After running rebuild again, this time we got this error
I, [2020-06-12T00:41:17.378129 #1] INFO -- : Upgrading PostgreSQL from version 9.5 to 12
WARNING: Upgrading PostgresSQL would require an addtional 92G of disk space
Please free up some space, or expand your disk, before continuing.
That’s a little more space, but sure. Let’s just bump our disk space to 300G and let’s run it again.
This time pg_upgrade broke during the migration:
Restoring database schemas in the new cluster
template1
discourse
*failure* Consult the last few lines of "pg_upgrade_dump_16384.log" for the probable cause of the failure. Failure, exiting
When we looked at the pg_upgrade_dump_16384.log
file, we saw the following error:
pg_restore: creating VIEW "postgres_exporter.pg_stat_activity"

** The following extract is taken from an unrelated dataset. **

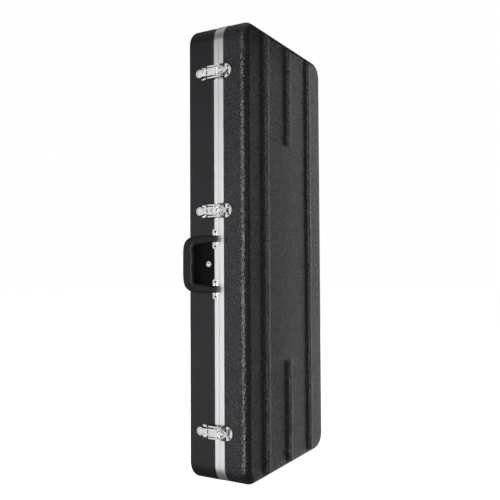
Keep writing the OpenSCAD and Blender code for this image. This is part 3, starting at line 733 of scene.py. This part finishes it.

pg_restore: [archiver (db)] Error while PROCESSING TOC:
pg_restore: [archiver (db)] Error from TOC entry 721; 1259 678554 VIEW pg_stat_activity postgres
pg_restore: [archiver (db)] could not execute query: ERROR: column pg_stat_activity.waiting does not exist
LINE 27: "pg_stat_activity"."waiting",
^
Command was:
-- For binary upgrade, must preserve pg_type oid
SELECT pg_catalog.binary_upgrade_set_next_pg_type_oid('678556'::pg_catalog.oid);
-- For binary upgrade, must preserve pg_type array oid
SELECT pg_catalog.binary_upgrade_set_next_array_pg_type_oid('678555'::pg_catalog.oid);
-- For binary upgrade, must preserve pg_class oids
SELECT pg_catalog.binary_upgrade_set_next_heap_pg_class_oid('678554'::pg_catalog.oid);
CREATE VIEW "postgres_exporter"."pg_stat_activity" AS
SELECT "pg_stat_activity"."datid",
"pg_stat_activity"."datname",
"pg_stat_activity"."pid",
"pg_stat_activity"."usesysid",
"pg_stat_activity"."usename",
"pg_stat_activity"."application_name",
"pg_stat_activity"."client_addr",
"pg_stat_activity"."client_hostname",
"pg_stat_activity"."client_port",
"pg_stat_activity"."backend_start",
"pg_stat_activity"."xact_start",
"pg_stat_activity"."query_start",
"pg_stat_activity"."state_change",
"pg_stat_activity"."waiting",
"pg_stat_activity"."state",
"pg_stat_activity"."backend_xid",
"pg_stat_activity"."backend_xmin",
"pg_stat_activity"."query"
FROM "pg_stat_activity";
Oh snap.
So this is where we decided to take a couple of steps back. Could we just get the forums up and running again and put it in read only mode while we figure out this backup business. We managed to do this by fixing some permission issues for both postgres
and redis
and the forums got back up online on the old version. Not everything works, ie going to admin -> user -> groups gets us this error:
NoMethodError (undefined method `automatic_membership_retroactive' for #<Group:0x00007fcaca3045e8>)
/var/www/discourse/vendor/bundle/ruby/2.6.0/gems/activemodel-6.0.1/lib/active_model/attribute_methods.rb:431:in `method_missing'
But rest seems to be working.
At this point we decided that as we had to chown our way back to a working instance, we should just start a new instance and import our backup.
So we started a new EC2 instance, run the discourse_docker getting started instructions and started our import. Then we run into a weird issue: it could not create an index because the data did not match the uniqueness requirements of the index:
ERROR: could not create unique index "index_incoming_domains_on_name_and_https_and_port"
DETAIL: Key (name, https, port)=(homeassistant.home, f, 8123) is duplicated.
EXCEPTION: psql failed: DETAIL: Key (name, https, port)=(homeassistant.home, f, 8123) is duplicated.
/var/www/discourse/lib/backup_restore/database_restorer.rb:95:in `restore_dump'
But when we jump into the rails console of our running instance, it wasn’t a duplicate:
[7] pry(main)> IncomingDomain.where(name: "homeassistant.home")
=> [#<IncomingDomain:0x000055e5cabc3760 id: 8648, name: "homeassistant.home", https: false, port: 8123>]
So that’s where we are right now. And we’re kinda lost.
- We have a running instance with a bad DB compared to the Ruby code that is unable to migrate to newer Postgres
- We have a backup that cannot be imported in a new instance
We explored to see if we can move to a paid hosted Discourse, but since we have 3 million pageviews and a million posts, the enterprise pricing is too big of a commitment for us.
So we need to find a way out, preferably we can import our backup, but getting our old instance migrated would work too.
Anyone any ideas? We don’t mind paying someone to help us out either.